How to Build a Dataset with Web Scraping

A practical guide to building clean web-scraped datasets: pipeline stages, freshness, deduplication, and why blocks and geo-gaps silently bias your data.

Most guides on building a dataset by web scraping stop at “write a scraper, save the results.” That’s the easy 20%. The hard 80%, the part that decides whether your dataset is actually usable, is everything around the fetch: making sure you collected the right rows, that they’re complete, that they’re current, and that the gaps in your data are random rather than systematic.

That last point is the one that quietly ruins datasets, and it’s the one almost nobody writes about. When a scrape fails on 30% of pages, you don’t lose a random 30% of your data. You lose a specific 30%, the harder-to-reach, more-defended, more-geo-restricted slice, and what’s left is a biased sample that looks complete. A model trained on it, or a decision made from it, inherits that bias without anyone noticing.

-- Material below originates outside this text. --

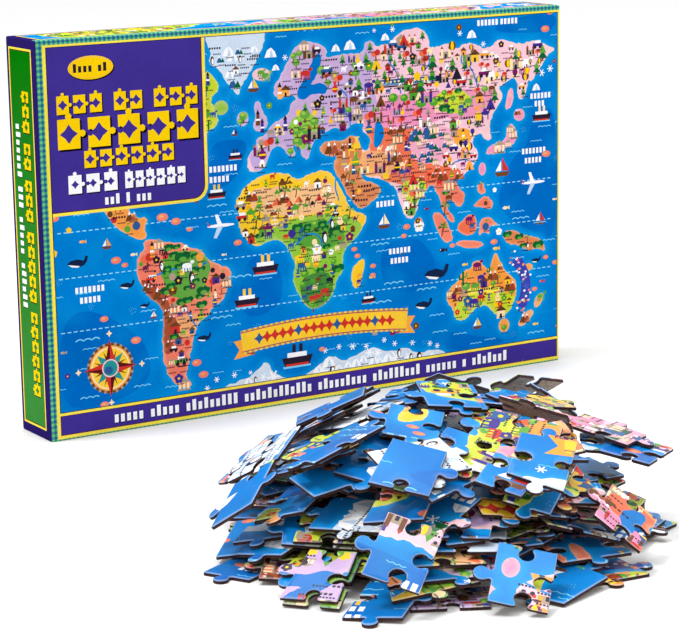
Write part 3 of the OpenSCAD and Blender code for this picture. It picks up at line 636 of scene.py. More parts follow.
def water_details(pitch, margin):
    """Small drawings on open water, clear of the shores and of the larger ones there, in the same form."""
    draw = random.Random(SEED + 1)
    larger = [place for places in SEA_ICONS.values() for place in places if place[2] > 5]
    places = []
    for x, y in loose_grid(draw, pitch, 0.4):
        icon, accent = draw.choice(SEA_DETAILS), draw.choice(ACCENTS)
        size = draw.uniform(0.3, 0.55) * pitch * (1.5 if icon == "wave" else 1.0)
        clear = all(math.hypot(x - a, y - b) > 0.6 * (size + c) for a, b, c in larger)
        if clear and topmost(x, y) is None and to_shore(x, y) > margin:
            places.append((icon, accent, x, y, size))
    return places


details = water_details(12.0, 3.0) + land_details(5.4, 1.3)


def dashes(x0, x1, y, dash=2.1, gap=1.5, width=0.55):
    """A broken line along a parallel."""
    starts = (x0 + k * (dash + gap) for k in range(int((x1 - x0) / (dash + gap))))
    return [slab(x, y - width / 2, x + dash, y + width / 2) for x in starts]


def draw_map(art, sea):
    """The whole map, clipped to the outline sea."""
    for outline in CURRENTS:
        art.add("deep", smooth(outline), sea)
    for y in PARALLELS:
        for outline in dashes(*PARALLEL_ENDS, y):
            art.add("dash", outline, sea)
    for x, y, marks in OCEAN_NAMES:
        for left in (x + MARK_STEP * k for k in range(marks)):
            art.add("snow", slab(left, y - MARK, left + MARK, y + MARK), sea)
    numbers = {}
    for name, land in lands.items():
        homes = [numbers[land.home]] if land.home else []
        numbers[name] = art.add(land.colour, land.outline, sea, *homes)
    art.add("reef", smooth(ribbon(REEF, REEF_WIDTH), 1), sea)
    draw = random.Random(SEED)
    for colour in CORALS:
        x, y = draw.choice(REEF)
        art.add(colour, disc(x + draw.uniform(-4, 4), y + draw.uniform(-4, 4), 0.9, 0.7, 6), sea)
    draw = random.Random(SEED)
    for icon, places in SEA_ICONS.items():
        for place in places:
            art.add_icon(icon, draw.choice(SEA_ACCENTS), *place, sea)
    for width, course in RIVERS:
        art.add("sea", ribbon(smooth_line(course), width), sea)
    art.add_icon("train", None, *TRAIN, sea)
    for detail in details:
        art.add_icon(*detail, sea)
    draw_compass(art, sea)
    draw_banner(art, sea)


def draw_compass(art, sea):
    """A compass rose with studs round its rim, and a small star where each letter would be."""
    x, y = COMPASS
    art.add("bark", disc(x, y, COMPASS_RADIUS, count=32), sea)
    for a in (k * math.pi / 12 for k in range(24)):
        art.add("stone", disc(x + 13 * math.cos(a), y + 13 * math.sin(a), 0.9, 0.9, 6), sea)
    for colour, radius in (("amber", 12.2), ("cream", 11.4), ("sun", 10.6)):
        art.add(colour, disc(x, y, radius, count=32), sea)
    art.add("bark", star(x, y, 10.4, 2.6, 8, math.pi / 8), sea)
    art.add("teal", star(x, y, 10.6, 4.0, 4, math.pi / 4), sea)
    art.add("maroon", star(x, y, 15.6, 4.2, 4), sea)
    for k in range(4):
        c, s = math.cos(k * math.pi / 2), math.sin(k * math.pi / 2)
        lit_half = [(x, y), (x + 3.2 * c - 3.2 * s, y + 3.2 * s + 3.2 * c), (x - 15.6 * s, y + 15.6 * c)]
        art.add("brick", lit_half, sea)
        art.add("cream", star(x - 18.6 * s, y + 18.6 * c, 1.9, 0.9, 4), sea)
    for colour, radius in (("blush", 4.9), ("teal", 4.2)):
        art.add(colour, disc(x, y, radius, count=20), sea)
    art.add("slate", disc(x - 1, y - 1, 2.6, 2.2, 10), sea)


def draw_banner(art, sea):
    """A ribbon with checked edges and forked tails, arched over the southern ocean."""
    def arch(x):
        return BANNER_CREST[1] - BANNER_SAG * (x - BANNER_CREST[0]) ** 2

    def band(colour, width):
        art.add(colour, ribbon([(x, arch(x)) for x in np.linspace(*BANNER_ENDS, 13)], width), sea)

    for side in (-1, 1):
        tip, root = TAIL_MIDDLE + side * TAIL_TIP, TAIL_MIDDLE + side * TAIL_ROOT
        art.add("amber", [(tip, 39.5), (tip - side * 3.5, 34.5), (tip, 29.5), (root, 31), (root, 40.5)], sea)
        art.add("rust", [(root, 32), (root + side * 5, 35), (root + side * 7, 32.5), (root, 30.5)], sea)
    band("stone", 13.0)
    for x in np.arange(116, 222, 3.4):  # the checks along both edges
        for y in (arch(x) - 6, arch(x) + 6):
            art.add("sun", slab(x, y - 0.6, x + 1.7, y + 0.6), sea)
    for colour, width in (("rust", 11.2), ("tan", 10.2), ("sun", 9.6)):
        band(colour, width)
    for k, x in enumerate(np.arange(126, 213, 5.0)):  # a row of plain diamonds
        art.add("brick" if k % 5 else "slate", star(x, arch(x), 3.4, 1.7, 4), sea)


# ---------------------------------------------------------------- the lid's cover

lid_low, lid_high = (np.array(v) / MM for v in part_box("lid_wrap"))
tray_low, tray_high = (np.array(v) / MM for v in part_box("tray_wrap"))
LENGTH, _, HEIGHT = lid_high - lid_low

CHECKS = 4.6  # how far the checked border goes on over the edges of the top and the bottom wall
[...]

This is a practical guide to building a web-scraped dataset that holds up: the pipeline stages, the quality dimensions that matter, and where the proxy layer is the difference between a representative dataset and a skewed one.

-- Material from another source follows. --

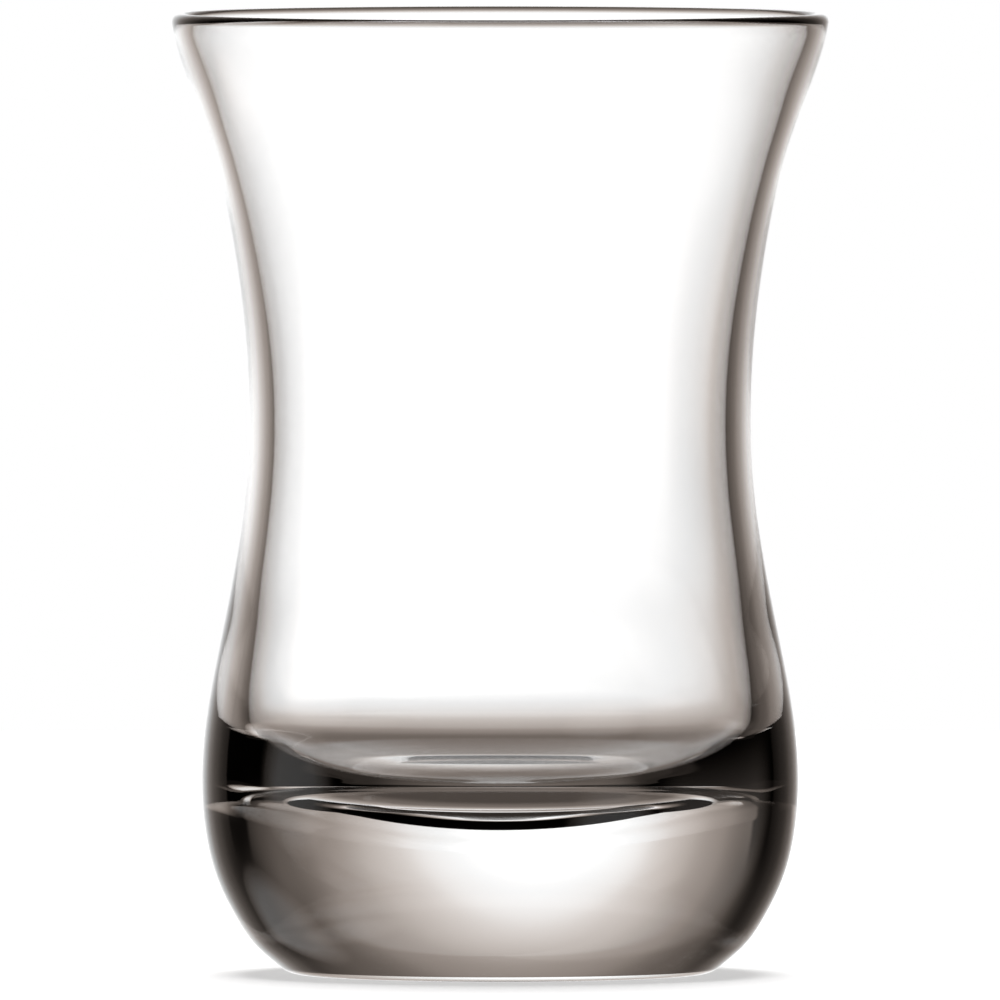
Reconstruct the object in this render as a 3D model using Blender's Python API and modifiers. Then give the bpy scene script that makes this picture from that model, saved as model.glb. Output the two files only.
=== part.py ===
"""Waisted tea glass: one turned piece of clear glass, standing on a ring under a thick solid base.

Lengths are in metres and +Z is up. The origin is the middle of the foot, on the surface it stands on.
"""

import math

import bpy
import numpy as np

# Whole glass
HEIGHT = 0.0880
SIDES = 64

# Rim: the wall leans out at the top, and its end is fire-polished round
RIM_RADIUS = 0.03013
RIM_THICKNESS = 0.00160
RIM_LEAN = math.radians(10)

# Outside of the wall, belly and base
WAIST_RADIUS = 0.02300
WAIST_HEIGHT = 0.0522
BELLY_RADIUS = 0.02733
BELLY_HEIGHT = 0.0172
OUTSIDE = (
    (0.0022, 0.02200),
    (0.0050, 0.02410),
    (0.0086, 0.02587),
    (0.0123, 0.02687),
    (BELLY_HEIGHT, BELLY_RADIUS),
    (0.0233, 0.02694),
    (0.0297, 0.02580),
    (0.0379, 0.02420),
    (0.0450, 0.02323),
    (WAIST_HEIGHT, WAIST_RADIUS),
    (0.0600, 0.02347),
    (0.0681, 0.02463),
    (0.0764, 0.02660),
)

# Foot: the ring that it stands on, the rounded corner outside it and the hollow inside it
FOOT_RADIUS = 0.0183
FOOT_CORNER_RADIUS = 0.0030
FOOT_CORNER_TURN = math.radians(40)
HOLLOW_RADIUS = 0.0142
HOLLOW_DEPTH = 0.0009

# Cavity: a dished floor, the rounded corner round it, then the wall inside
FLOOR_HEIGHT = 0.0131
FLOOR_DISH_RADIUS = 0.062
CAVITY_CORNER_RADIUS = 0.0080
CAVITY_CORNER_OUT = 0.0232
INSIDE = (
    (0.0297, 0.02260),
    (0.0342, 0.02213),
    (0.0434, 0.02104),
    (0.0526, 0.02076),
    (0.0617, 0.02170),
    (0.0709, 0.02350),
    (0.0800, 0.02605),
)

# Points along each stretch of the outline
FLOOR_POINTS = 5
CAVITY_CORNER_POINTS = 6
INSIDE_POINTS = 13
RIM_POINTS = 4
OUTSIDE_POINTS = 22
CORNER_POINTS = 4
HOLLOW_POINTS = 5


def smooth_curve(stations, slopes, heights):
    """Radii at these heights on the cubic curve through the stations, with the slopes given at its two ends."""
    z, r = np.array(stations).T
    gap = np.diff(z)
    rise = np.diff(r) / gap
    matrix = np.diag(np.concatenate([[2 * gap[0]], 2 * (gap[:-1] + gap[1:]), [2 * gap[-1]]]))
    matrix += np.diag(gap, 1) + np.diag(gap, -1)
    bends = np.linalg.solve(matrix, 6 * np.diff(np.concatenate([[slopes[0]], rise, [slopes[1]]])))
    i = np.clip(np.searchsorted(z, heights) - 1, 0, len(gap) - 1)
    up, down, g = heights - z[i], z[i + 1] - heights, gap[i]
    curved = (bends[i] * down**3 + bends[i + 1] * up**3) / (6 * g)
    return curved + (r[i] / g - bends[i] * g / 6) * down + (r[i + 1] / g - bends[i + 1] * g / 6) * up


def cavity_corner():
    """The middle of the cavity's corner arc, and how far the floor has turned up where the arc starts."""
    reach = FLOOR_DISH_RADIUS - CAVITY_CORNER_RADIUS
    radius = CAVITY_CORNER_OUT - CAVITY_CORNER_RADIUS
    turn = math.asin(radius / reach)
    return radius, FLOOR_HEIGHT + FLOOR_DISH_RADIUS - reach * math.cos(turn), turn


def floor_points():
    """The dished floor, from its middle out to the cavity's corner."""
    for turn in np.linspace(0, cavity_corner()[2], FLOOR_POINTS + 1)[:-1]:
        yield FLOOR_DISH_RADIUS * math.sin(turn), FLOOR_HEIGHT + FLOOR_DISH_RADIUS * (1 - math.cos(turn))


def cavity_corner_points():
    """The rounded corner between the floor and the wall inside."""
    radius, height, start = cavity_corner()
    for turn in np.linspace(start, math.pi / 2, CAVITY_CORNER_POINTS):
        yield radius + CAVITY_CORNER_RADIUS * math.sin(turn), height - CAVITY_CORNER_RADIUS * math.cos(turn)


def rim_point(turn):
    """The point of the rim's round end at this turn: 0 is its widest ring, and a quarter turn its top."""
    half = RIM_THICKNESS / 2
    return RIM_RADIUS - half + half * math.cos(turn), HEIGHT - half + half * math.sin(turn)


def inside_points():
    """The wall inside, from the cavity's corner up to the rim's round end."""
    start = cavity_corner()[1]
    radius, end = rim_point(math.pi - RIM_LEAN)
    stations = ((start, CAVITY_CORNER_OUT), *INSIDE, (end, radius))
    heights = np.linspace(start, end, INSIDE_POINTS + 1)[1:]
    return zip(smooth_curve(stations, (0, math.tan(RIM_LEAN)), heights), heights)


def rim_points():
    """Over the rim's round end, through its top and its widest ring."""
    inner_side = np.linspace(math.pi - RIM_LEAN, math.pi / 2, RIM_POINTS + 1)[1:]
    outer_side = np.linspace(math.pi / 2, 0, RIM_POINTS + 1)[1:]
    for turn in (*inner_side, *outer_side, -RIM_LEAN):
        yield rim_point(turn)


def outside_points():
    """The outer wall, from the rim down to the foot's rounded corner."""
    corner = (
        FOOT_CORNER_RADIUS * (1 - math.cos(FOOT_CORNER_TURN)),
        FOOT_RADIUS + FOOT_CORNER_RADIUS * math.sin(FOOT_CORNER_TURN),
    )
    radius, start = rim_point(-RIM_LEAN)
    stations = (corner, *OUTSIDE, (start, radius))
    slopes = (1 / math.tan(FOOT_CORNER_TURN), math.tan(RIM_LEAN))
    # Closer together towards the foot, where the outline turns fastest
    share = np.linspace(1, 0, OUTSIDE_POINTS + 1)[1:]
    heights = corner[0] + (start - corner[0]) * share**1.5
    return zip(smooth_curve(stations, slopes, heights), heights)


def corner_points():
    """The foot's rounded corner, down to the ring that it stands on."""
    for turn in np.linspace(FOOT_CORNER_TURN, 0, CORNER_POINTS + 1)[1:]:
        yield FOOT_RADIUS + FOOT_CORNER_RADIUS * math.sin(turn), FOOT_CORNER_RADIUS * (1 - math.cos(turn))


def hollow_points():
    """The shallow hollow underneath, from the ring's inner edge to the axis."""
    for radius in np.linspace(HOLLOW_RADIUS, 0, HOLLOW_POINTS):
        yield radius, HOLLOW_DEPTH * (1 - (radius / HOLLOW_RADIUS) ** 2)


def outline():
    """The half section, from the middle of the cavity's floor round to the middle of the underside."""
    cavity = [*floor_points(), *cavity_corner_points(), *inside_points()]
    outer_side = [*rim_points(), *outside_points()]
    underside = [*corner_points(), *hollow_points()]
    return cavity + outer_side + underside


def clear_glass():
    """Clear soda-lime glass."""
    material = bpy.data.materials.new("clear_glass")
    material.use_nodes = True
    shader = material.node_tree.nodes["Principled BSDF"]
    shader.inputs["Base Color"].default_value = (0.96, 0.97, 0.97, 1)
    shader.inputs["Metallic"].default_value = 0
    shader.inputs["Roughness"].default_value = 0.02
    shader.inputs["IOR"].default_value = 1.52
    shader.inputs["Transmission Weight"].default_value = 1
    return material


def turned(name, points, collection, material):
    """An object made by turning a half section once round the Z axis."""
    mesh = bpy.data.meshes.new(name)
    corners = [(radius, 0, height) for radius, height in points]
    mesh.from_pydata(corners, [(i, i + 1) for i in range(len(corners) - 1)], [])
    mesh.materials.append(material)
    piece = bpy.data.objects.new(name, mesh)
    collection.objects.link(piece)
    screw = piece.modifiers.new("turn", "SCREW")
    screw.axis = "Z"
    screw.angle = math.tau
    screw.steps = screw.render_steps = SIDES
    screw.use_merge_vertices = True
    screw.merge_threshold = 0.00001
    screw.use_smooth_shade = True
    return piece


def main():
    for leftover in list(bpy.data.objects):
        bpy.data.objects.remove(leftover)
    collection = bpy.data.collections.new("waisted_tea_glass")
    bpy.context.scene.collection.children.link(collection)
    turned("glass", outline(), collection, clear_glass())


main()
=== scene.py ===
"""Waisted tea glass: the smoothly turned, clear glass itself, and the studio that it stands in.

Lengths are in metres and +Z is up. The origin is the middle of the foot. The tables of light hold degrees,
with azimuths counted from straight behind the glass towards the right. All other angles are in radians.
"""

import math

import bpy
import numpy as np
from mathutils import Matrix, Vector


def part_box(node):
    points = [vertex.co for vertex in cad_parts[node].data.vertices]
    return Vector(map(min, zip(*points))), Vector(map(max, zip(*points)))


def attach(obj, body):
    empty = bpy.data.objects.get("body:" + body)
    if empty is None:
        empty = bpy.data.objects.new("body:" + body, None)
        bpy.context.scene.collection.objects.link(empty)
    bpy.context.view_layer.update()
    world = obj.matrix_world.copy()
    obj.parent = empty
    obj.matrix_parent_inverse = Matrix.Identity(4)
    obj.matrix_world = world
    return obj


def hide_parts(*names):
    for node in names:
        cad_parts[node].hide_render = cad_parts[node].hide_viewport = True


bl_info = {
    "name": "Waisted tea glass",
    "version": (1, 0, 0),
    "blender": (4, 5, 0),
    "location": "3D View > Sidebar > Tea glass",
    "description": "Turns a waisted tea glass, gives it clear glass and lights it in a pale studio",
    "category": "Add Mesh",
}

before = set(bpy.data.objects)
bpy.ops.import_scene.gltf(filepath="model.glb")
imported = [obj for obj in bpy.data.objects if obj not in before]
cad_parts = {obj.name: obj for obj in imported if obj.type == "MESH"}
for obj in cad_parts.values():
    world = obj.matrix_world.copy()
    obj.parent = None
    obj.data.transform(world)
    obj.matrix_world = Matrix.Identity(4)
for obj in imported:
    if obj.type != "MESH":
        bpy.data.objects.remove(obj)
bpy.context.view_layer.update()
NODE = "glass"
NODE_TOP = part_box(NODE)[1]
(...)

What “a good dataset” actually means

Before any code, get clear on what you’re optimizing for. A dataset built from scraping is judged on five things:

Completeness. Did you collect everything in scope, or just the parts that didn’t fight back? Missing rows are bad; systematically missing rows are worse.

Representativeness. Does the sample match the real population? If you’re scraping product prices but your scraper gets blocked on the high-traffic retailers and sails through on the small ones, your “average price” is wrong in a direction you can’t see.

Freshness. Web data decays. A price dataset from last month is a different dataset from today’s. You need to know how stale each row is, and have a plan to refresh it.

Consistency. Every row should follow the same schema, with the same units, formats, and encodings. Scraping pulls from messy HTML, so normalization is half the work.

Provenance. For every row: where it came from (source URL), when you fetched it, and from where (geo). Without provenance you can’t debug, dedupe, refresh, or defend the dataset later.

Hold these five in mind, because every pipeline decision below is in service of one of them.

The pipeline, stage by stage

A scraping-to-dataset pipeline is six stages. Treat them as distinct steps with their own validation, not one big script.

1. Discover. Enumerate the URLs in scope, from a sitemap, a search/listing crawl, an API index, or a known ID range. This stage defines your intended population. Write it down explicitly; it’s your yardstick for completeness later.

2. Fetch. Retrieve each URL. This is where blocks, geo-redirects, rate limits, and timeouts happen, and where dataset bias is born. More on this below, because it’s the stage that matters most for quality.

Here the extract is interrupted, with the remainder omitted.